В письме к Ап. Майкову от 24 октября Григорьев более широко раскрыл свою мысль: «… во всем католичестве все более и более вижу язычество, мифологию, а не христианство. Все, что православие сохранило как символ, как линии — напоминающие и возводящие к иному миру, — католичество развило в мифы , отелесило так, что видимое заменило собою невидимое. Эта идея во всем и повсюду. Везде папство , т.е. низведение Царствия Божия на землю, в определенные , прекрасные, но чисто человеческие идеалы. Крайнее последствие этого — Мадонны с любовниц и музыка из «Лукреции Борджиа» (опера Г. Доницетти. — Б.Е.) во время католической обедни». Григорьев ненавидел официальную русскую церковь, но глубоко чтил народную православную веру и считал, что именно в таком православии заключается истинный демократизм и торжество духовного начала. При этом он включал в православный мир и все старообрядчество.

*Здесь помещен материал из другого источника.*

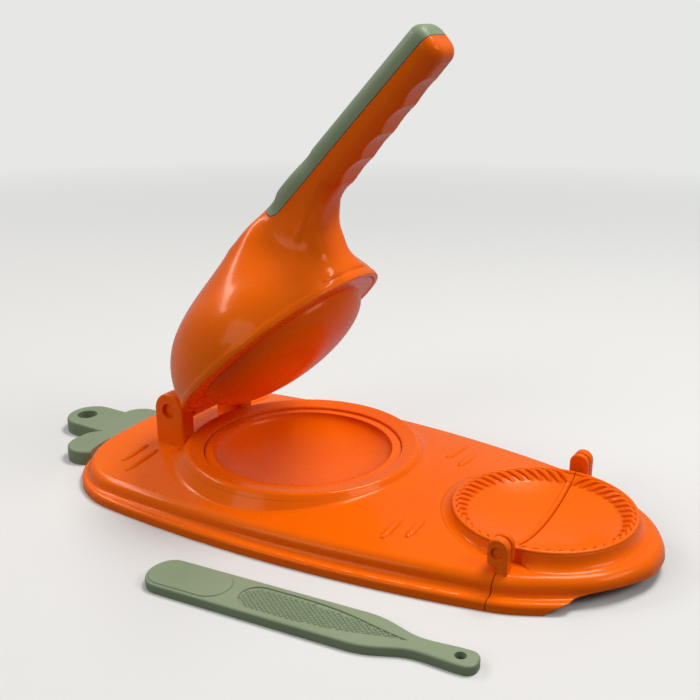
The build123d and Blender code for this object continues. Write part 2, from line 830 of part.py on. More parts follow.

Из всех живописных произведений Италии самое сильное впечатление на Григорьева произвела «Мадонна» Мурильо из галереи Питти. Во-первых, в облике Мадонны для него проступали черты Л.Я. Визард, во-вторых, он был потрясен совершенством картины, наконец, окружающий образы темный, почти черный фон наш путешественник истолковал в своем духе — как чрезвычайно значимый, содержательный. Наиболее подробно эту мысль он развил в письме к Е.С. Протопоповой от 20 октября 1857 года: «По целым часам не выхожу я из галерей, но на что бы ни смотрел я, все раза три возвращусь я к Мадонне. (…) Этакого высочайшего идеала женственности, по моим о женственности представлениям, я во сне даже до сих пор не видывал (…). Мрак, окружающий этот прозрачный, бесконечно нежный, девственно строгий и задумчивый лик, играет в картине столь же важную роль, как сама Мадонна и младенец, стоящий у нее на коленях. (…) Для меня нет ни малейшего сомнения, что мрак этот есть мрак души самого живописца, из которого вылетел, отделился, улетучился божественный сон, образ, весь созданный не из лучей дневного света, а из розово-палевого сияния зари (…) — нет даже утонченности в накладке красок: все создавалось смело, просто, широко… Но тут есть аналогия с бетховенским творчеством, которое тоже выходит из бездн и мрака, и также своей простотою уничтожает все кричащее, все жидовское (хоть жидовское, т.е. Мейербера и Мендельсона, — как вы знаете, — я страстно люблю)».